## ENTRIES SUPPLIED

------------------------------

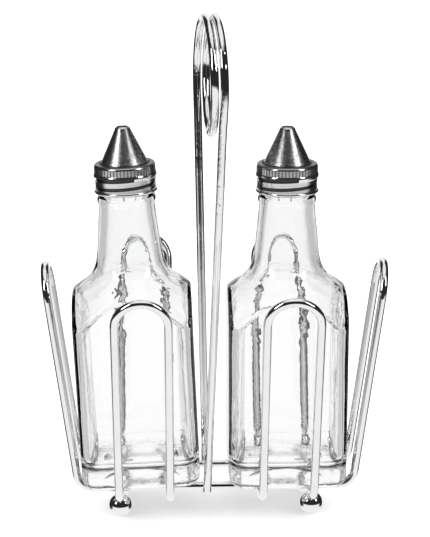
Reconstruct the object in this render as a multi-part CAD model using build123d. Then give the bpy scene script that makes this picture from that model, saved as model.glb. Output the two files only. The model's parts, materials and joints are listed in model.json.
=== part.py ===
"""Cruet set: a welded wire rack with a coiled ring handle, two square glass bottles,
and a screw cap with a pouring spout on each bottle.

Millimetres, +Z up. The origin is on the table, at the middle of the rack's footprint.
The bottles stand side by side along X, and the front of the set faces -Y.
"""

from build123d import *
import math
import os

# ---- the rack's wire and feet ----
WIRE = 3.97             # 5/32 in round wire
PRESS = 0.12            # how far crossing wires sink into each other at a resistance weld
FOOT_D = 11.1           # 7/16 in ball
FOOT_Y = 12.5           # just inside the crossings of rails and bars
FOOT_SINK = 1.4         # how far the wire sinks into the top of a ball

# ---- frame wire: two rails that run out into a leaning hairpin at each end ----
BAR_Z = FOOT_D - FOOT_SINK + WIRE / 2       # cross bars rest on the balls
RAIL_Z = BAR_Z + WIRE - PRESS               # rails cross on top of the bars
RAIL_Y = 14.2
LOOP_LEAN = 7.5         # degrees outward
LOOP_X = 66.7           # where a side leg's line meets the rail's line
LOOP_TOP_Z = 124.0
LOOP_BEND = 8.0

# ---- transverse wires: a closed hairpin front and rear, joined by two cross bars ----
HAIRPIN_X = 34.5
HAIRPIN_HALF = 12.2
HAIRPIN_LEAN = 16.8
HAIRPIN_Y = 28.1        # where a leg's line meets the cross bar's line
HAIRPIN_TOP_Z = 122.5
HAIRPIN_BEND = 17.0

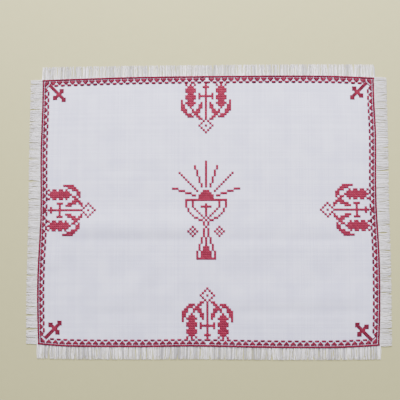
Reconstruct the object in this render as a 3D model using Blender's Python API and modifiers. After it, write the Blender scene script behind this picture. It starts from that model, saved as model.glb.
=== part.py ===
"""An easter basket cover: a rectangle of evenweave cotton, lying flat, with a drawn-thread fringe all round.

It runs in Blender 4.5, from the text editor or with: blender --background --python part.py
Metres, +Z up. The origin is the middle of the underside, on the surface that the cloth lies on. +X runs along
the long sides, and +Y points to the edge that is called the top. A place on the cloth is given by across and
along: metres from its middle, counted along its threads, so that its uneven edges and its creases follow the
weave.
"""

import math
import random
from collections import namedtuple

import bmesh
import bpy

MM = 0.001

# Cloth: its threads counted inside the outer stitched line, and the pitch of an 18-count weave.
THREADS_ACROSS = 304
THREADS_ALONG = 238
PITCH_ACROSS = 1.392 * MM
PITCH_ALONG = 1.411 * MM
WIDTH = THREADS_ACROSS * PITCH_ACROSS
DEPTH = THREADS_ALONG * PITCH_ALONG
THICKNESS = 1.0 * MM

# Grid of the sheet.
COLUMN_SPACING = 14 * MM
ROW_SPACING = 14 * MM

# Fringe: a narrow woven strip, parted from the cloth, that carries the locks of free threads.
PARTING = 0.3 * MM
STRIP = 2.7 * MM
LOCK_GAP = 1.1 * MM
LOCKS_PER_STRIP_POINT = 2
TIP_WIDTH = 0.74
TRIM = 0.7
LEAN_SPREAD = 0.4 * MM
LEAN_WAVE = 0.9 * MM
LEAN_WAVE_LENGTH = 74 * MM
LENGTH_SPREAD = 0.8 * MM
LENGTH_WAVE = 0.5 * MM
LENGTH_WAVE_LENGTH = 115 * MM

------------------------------

## WRITTEN EXERCISE
From the first line of the data above to the line holding "fringe all round.", reproduce each line exactly; emit no other lines.

## CORRECT RESULT
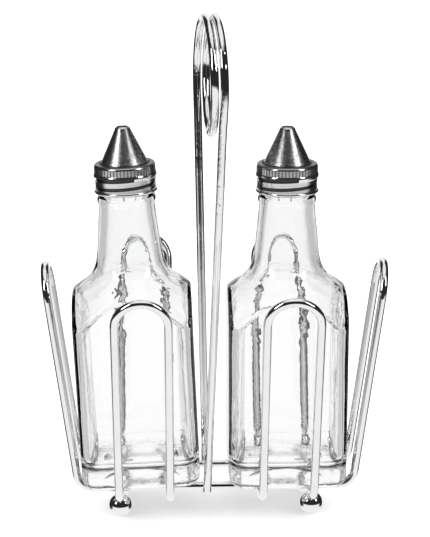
Reconstruct the object in this render as a multi-part CAD model using build123d. Then give the bpy scene script that makes this picture from that model, saved as model.glb. Output the two files only. The model's parts, materials and joints are listed in model.json.
=== part.py ===
"""Cruet set: a welded wire rack with a coiled ring handle, two square glass bottles,
and a screw cap with a pouring spout on each bottle.

Millimetres, +Z up. The origin is on the table, at the middle of the rack's footprint.
The bottles stand side by side along X, and the front of the set faces -Y.
"""

from build123d import *
import math
import os

# ---- the rack's wire and feet ----
WIRE = 3.97             # 5/32 in round wire
PRESS = 0.12            # how far crossing wires sink into each other at a resistance weld
FOOT_D = 11.1           # 7/16 in ball
FOOT_Y = 12.5           # just inside the crossings of rails and bars
FOOT_SINK = 1.4         # how far the wire sinks into the top of a ball

# ---- frame wire: two rails that run out into a leaning hairpin at each end ----
BAR_Z = FOOT_D - FOOT_SINK + WIRE / 2       # cross bars rest on the balls
RAIL_Z = BAR_Z + WIRE - PRESS               # rails cross on top of the bars
RAIL_Y = 14.2
LOOP_LEAN = 7.5         # degrees outward
LOOP_X = 66.7           # where a side leg's line meets the rail's line
LOOP_TOP_Z = 124.0
LOOP_BEND = 8.0

# ---- transverse wires: a closed hairpin front and rear, joined by two cross bars ----
HAIRPIN_X = 34.5
HAIRPIN_HALF = 12.2
HAIRPIN_LEAN = 16.8
HAIRPIN_Y = 28.1        # where a leg's line meets the cross bar's line
HAIRPIN_TOP_Z = 122.5
HAIRPIN_BEND = 17.0

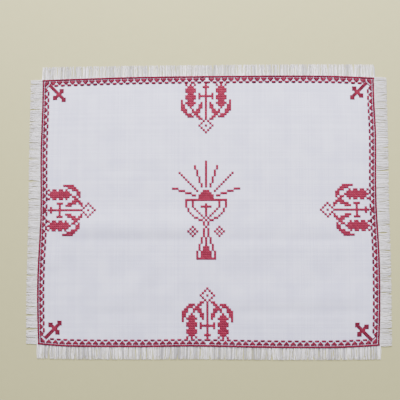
Reconstruct the object in this render as a 3D model using Blender's Python API and modifiers. After it, write the Blender scene script behind this picture. It starts from that model, saved as model.glb.
=== part.py ===
"""An easter basket cover: a rectangle of evenweave cotton, lying flat, with a drawn-thread fringe all round.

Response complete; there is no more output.